С годами мне всё больше открывались различные качества характера Тарасова, я смог оценить его юмор, проявлявшийся в любых жизненных ситуациях. Всё это мне самому очень близко. После ухода Тарасова из ЦСКА был момент, когда я чуть было не стал главным тренером команды. Но мне сказали, что я не гожусь, потому что несерьезный, анекдоты рассказываю.

Меня тянуло к Тарасову, был рад каждому его телефонному звонку. Он чувствовал это, и нередко наши встречи происходили так: «Валентин, что-то у меня настроение неважное, приезжай ко мне на дачу, баню уже затопил». На даче в Загорянке мы вдвоем паримся в его баньке, разделенной на две части. В одной комнате на столе всегда были приготовленные им заранее селедочка, картошка в мундире, пара бутылок пива. Попарившись, шли в дом, ужинали. Он умел готовить плов, салаты разные... Потом, по всегдашней договоренности, он убирал, а я мыл посуду.

Тарасов всегда и во всем оставался тренером. На его дачном участке спилили мы старую яблоню, я взвалил ее на плечи и понес к забору. А она оказалась очень тяжелой. Я и так и эдак приспосабливаюсь, чтобы ее скорее до забора донести. А Тарасов наблюдает за мной внимательно и просит: «Ну-ка, еще раз повернись, подсядь, выпрямись... Ведь это же замечательное упражнение, со штангой можно будет попробовать. И как я об этом раньше не догадался!»

То же самое было, когда мы однажды стали в подпол опускать бочонки с засоленными им на зиму огурцами. В каждом таком бочонке килограммов по сорок веса. Он стоит сверху, а я — внизу. И вдруг он отпускает бочонок, который сваливается прямо на меня. Еле подхватить успел. «Ничего, для спины полезно. Зато первым соленые огурцы будешь пробовать».
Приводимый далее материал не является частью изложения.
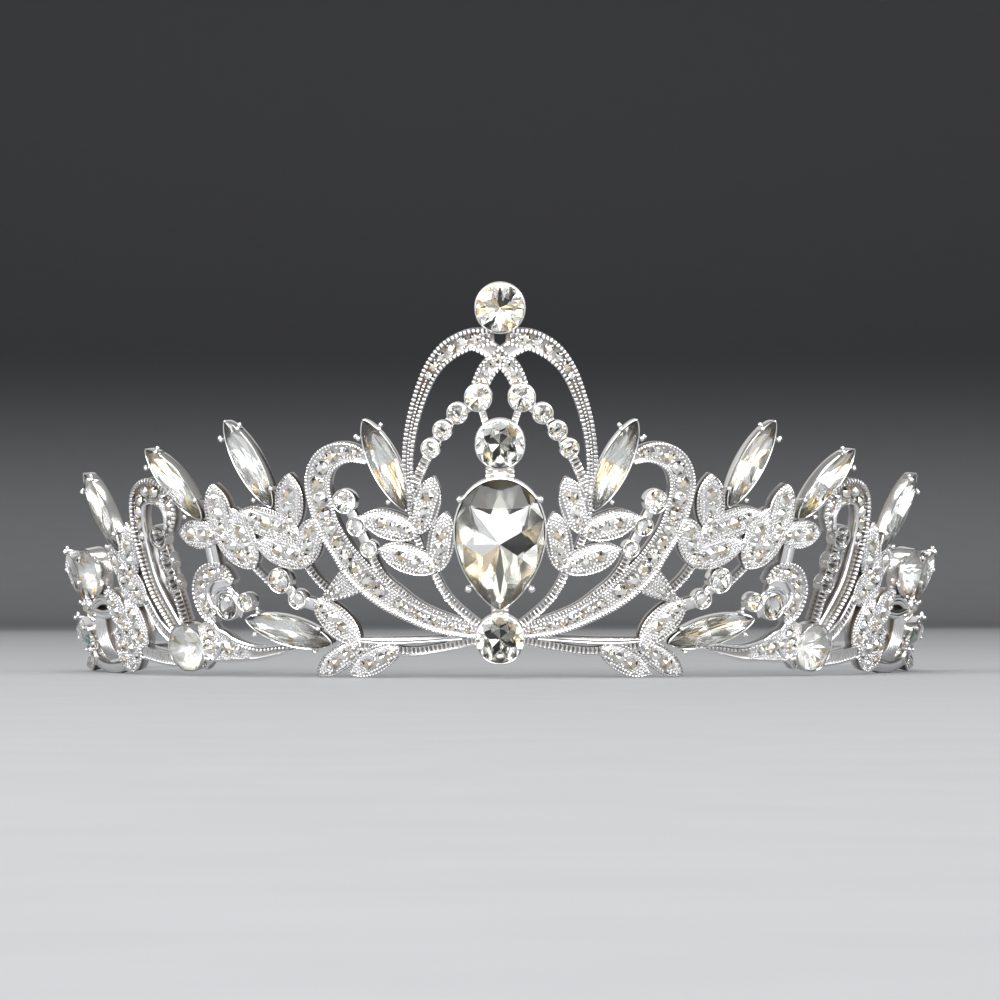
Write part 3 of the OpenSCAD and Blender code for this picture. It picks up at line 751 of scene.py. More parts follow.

Свой день рождения, 10 декабря, Тарасов обычно отмечал в московской квартире. Звонил мне заранее: «Гости собираются к десяти, а ты приходи в пять, пивной бар работает с пяти часов. И не забудь захватить холодильник». И я являлся к нему с двумя ведрами, наполненными снегом, — «холодильником», в который он ставил бутылки с пивом.
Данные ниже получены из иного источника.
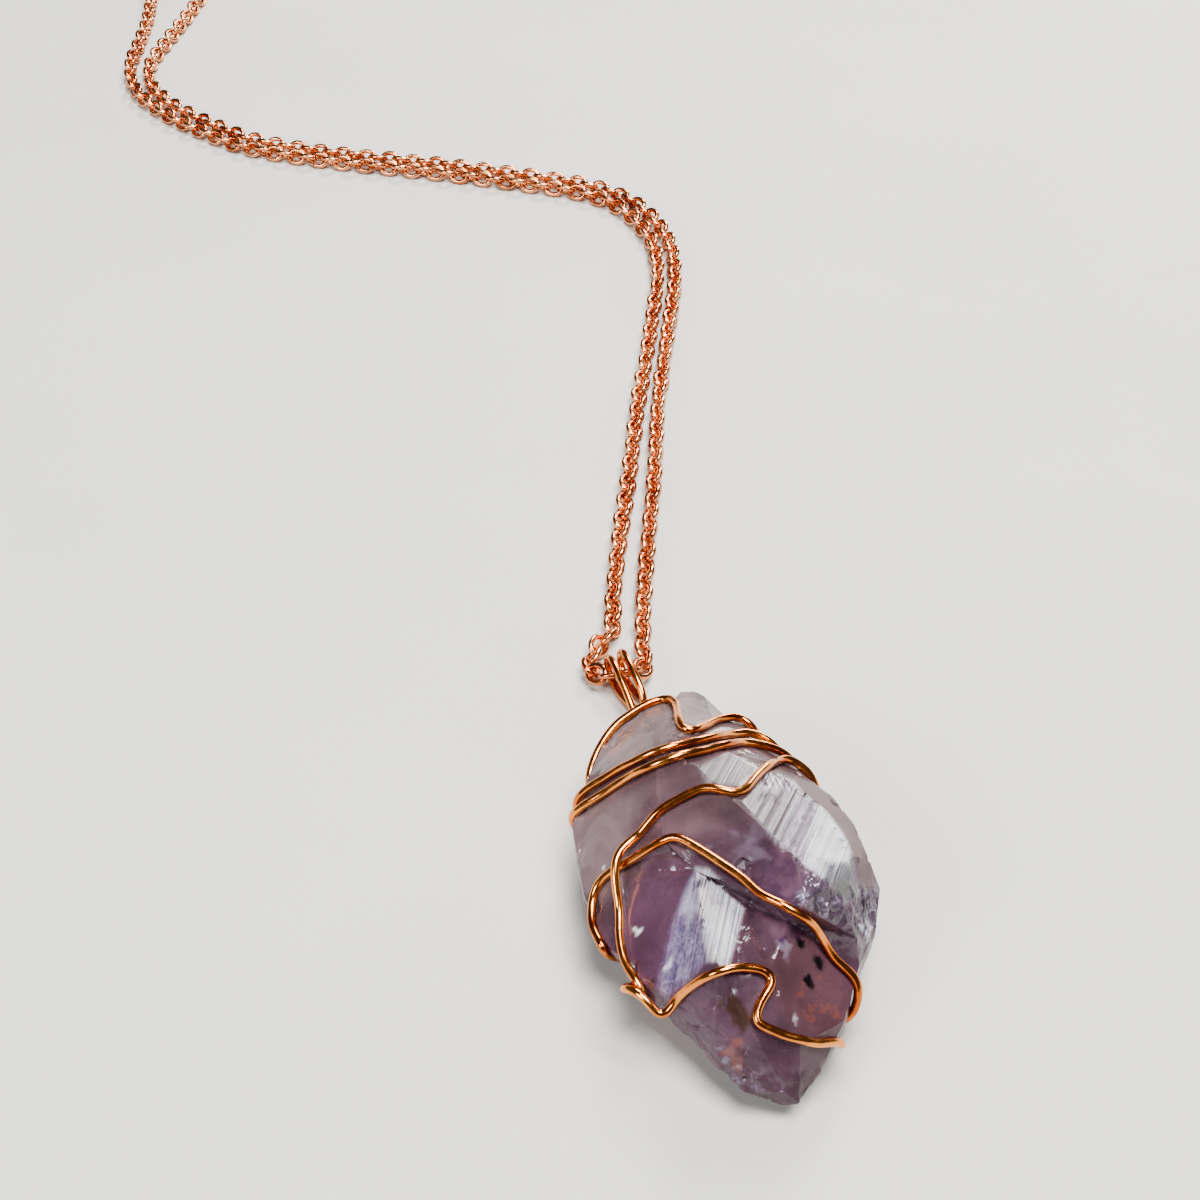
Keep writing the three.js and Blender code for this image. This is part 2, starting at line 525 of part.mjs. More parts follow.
function ringOf(radius, wire) {
  const profile = [];
  for (let side = 0; side <= 8; side += 1) {
    const angle = (2 * Math.PI * side) / 8;
    profile.push(new THREE.Vector2(radius + wire * Math.cos(angle), wire * Math.sin(angle)));
  }
  return new THREE.LatheGeometry(profile, 20);
}

function makeClasp() {
  const ring = ringOf(CLASP.radius, CLASP.wire);
  ring.rotateX(Math.PI / 2);
  ring.rotateY(-THREE.MathUtils.degToRad(CLASP.tilt));
  ring.translate(...CLASP.centre);
  return ring;
}

function makeEndRing() {
  const ring = ringOf(END_RING.radius, END_RING.wire);
  ring.translate(...END_RING.centre);
  return ring;
}

// The whole pendant

const pendant = new THREE.Group();
pendant.position.set(-CENTRE[0], -CENTRE[1], 0);

function addPart(name, geometry, color, roughness, metalness) {
  const material = new THREE.MeshStandardMaterial({ color, roughness, metalness });
  const mesh = new THREE.Mesh(geometry, material);
  mesh.name = name;
  pendant.add(mesh);
  return mesh;
}

const COPPER = 0xc8743c;
const ROSE_COPPER = 0xd08a6a;

const stone = addPart('amethyst', makeStone(), 0x8f7396, 0.15, 0.0);
const skin = new THREE.Mesh(stone.geometry, new THREE.MeshBasicMaterial({ side: THREE.DoubleSide }));
const skinTriangles = trianglesIn(stone.geometry);
const wireLine = [
  ...laidWire(skin, skinTriangles, TOP_PASS),
  ...BAIL.map((point) => new THREE.Vector3(...point)),
  ...laidWire(skin, skinTriangles, WRAP),
];
addPart('copper_wire', tubeAlong(wireLine, WIRE_DIAMETER, WIRE_SIDES), COPPER, 0.25, 1.0);

function addChain(name, line, steps) {
  addPart(name, tubeAlong(line, CHAIN_DIAMETER, CHAIN_SIDES, steps), ROSE_COPPER, 0.3, 1.0);
}

addChain('chain_bail', BAIL_PASS.map((point) => new THREE.Vector3(...point)), BAIL_PASS_STEPS);
addChain('chain_left', strandLine(-1, LEFT_START, LEFT_END), STRAND_STEPS);
addChain('chain_right', strandLine(1, RIGHT_START, RIGHT_END), STRAND_STEPS);
addPart('clasp', makeClasp(), ROSE_COPPER, 0.3, 1.0);
addPart('end_ring', makeEndRing(), ROSE_COPPER, 0.3, 1.0);

export default pendant;
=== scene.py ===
"""Looks of a rough amethyst crystal wrapped in copper wire, hanging on a copper cable chain.

The solids of the pendant are loaded as a fixed frame. This script makes the finished surfaces
round them: the crystal with its striated faces, breaks and inclusions, the round wire with its
bends and nicks, the links of the chain and its fastening, then the floor, lights and camera.
Sizes are in millimetres until a mesh is made, which holds metres.
"""

import logging
import math
from dataclasses import dataclass, field
from enum import Enum

import bpy
import numpy as np
from mathutils import Matrix, Vector
from mathutils.bvhtree import BVHTree


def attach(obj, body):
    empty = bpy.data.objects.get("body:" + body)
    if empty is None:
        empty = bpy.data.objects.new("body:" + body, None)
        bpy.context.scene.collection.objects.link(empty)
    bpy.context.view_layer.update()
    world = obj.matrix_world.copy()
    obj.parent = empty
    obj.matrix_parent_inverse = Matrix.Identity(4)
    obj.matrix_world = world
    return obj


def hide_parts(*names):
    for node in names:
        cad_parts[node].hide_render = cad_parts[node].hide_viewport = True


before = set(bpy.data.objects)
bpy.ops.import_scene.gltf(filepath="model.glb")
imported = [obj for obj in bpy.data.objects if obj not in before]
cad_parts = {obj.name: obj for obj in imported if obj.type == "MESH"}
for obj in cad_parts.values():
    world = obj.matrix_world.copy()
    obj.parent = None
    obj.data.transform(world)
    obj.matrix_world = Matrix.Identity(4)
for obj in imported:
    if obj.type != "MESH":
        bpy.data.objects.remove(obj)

LOG = logging.getLogger("pendant")
Array = np.ndarray
MM = 0.001
BODY = "root"
UP = np.array([0.0, 0.0, 1.0])

# Place of the row frame's origin in the maker's frame, in mm
CENTRE = np.array([-0.86, 1.74, 0.0])

# Radius and number of sides of the solid that stands for the wire
WIRE_RADIUS = 0.4
WIRE_SIDES = 6

# Just over the width of that solid, within which the vertices of one cut end lie
SECTION_REACH = 2.1 * WIRE_RADIUS


def placed(points: Array) -> Array:
    """Takes millimetres in the maker's frame to metres in the row frame."""
    return (np.asarray(points, float) - CENTRE) * MM


def measured(points: Array) -> Array:
    """Takes metres in the row frame back to millimetres in the maker's frame."""
    return np.asarray(points, float) / MM + CENTRE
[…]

В начале мая 1975 года я приехал из редакции «ФиС» в спортивный клуб ЦСКА, когда команда тренировалась на территории аэродрома, игроки поднимали там «блины» штанги, делали другие упражнения, а рядом со мной совершал легкие пробежки травмированный защитник Никита Высоких.

Тут к нам подошел офицер из аэродромной службы и попросил Никиту доложить Тарасову, что скоро должны начаться тренировочные полеты, нужно срочно освободить поле аэродрома. Высоких, усмехнувшись, потрусил к Тарасову, неторопливо вернулся. Вот каким был тарасовский ответ: «Пусть впредь аэродромное начальство согласовывает со мной свои полеты, а сейчас я тренировку отменить категорически не могу!» Тренировка продолжалась. Тарасов не пожертвовал ни одной из ста отведенных на нее минут.

Потом Бубукин мне рассказал:

— На этом же аэродроме произошел и такой поначалу неожиданный для меня эпизод. Зимой, перед самой первой тренировкой, Тарасов попросил меня найти на аэродромном поле место, где снегу было поменьше. Я долго искал и наконец нашел нечто подходящее. После разминки в зале подходят игроки вместе с Тарасовым. «Анатолий Владимирович, — кричу, — нашел, идите сюда». А он мне при всех в ответ: «Молодой человек, вы хотите лодырничать, легкую жизнь ищете и других к этому призываете... Мальчишки, за мной!» И полез в снег, который ему оказался по грудь, за ним — футболисты. «А теперь — кувырки!» Кое-как из-под снега выбрались, а защитника Вали Уткина нигде не видно. Оказывается, он при кувырке головой вперед целиком в сугроб ушел...

Посмеялись. Настроение у всех поднялось, а я понял, что этот спектакль с моим разоблачением Тарасов устроил для игроков специально и что так и будет впредь. Он изображал всяческие трудности, чтобы их героически преодолевать.

Тарасова знали все, у него была всенародная слава. А сам Бубукин сравнивал его с Львом Толстым в литературе. За необычайные глубину, размах, смелость мысли, за неисчерпаемые тренерские творческие возможности. Он жил с верой в чудо, и сам был в спорте — чудотворцем.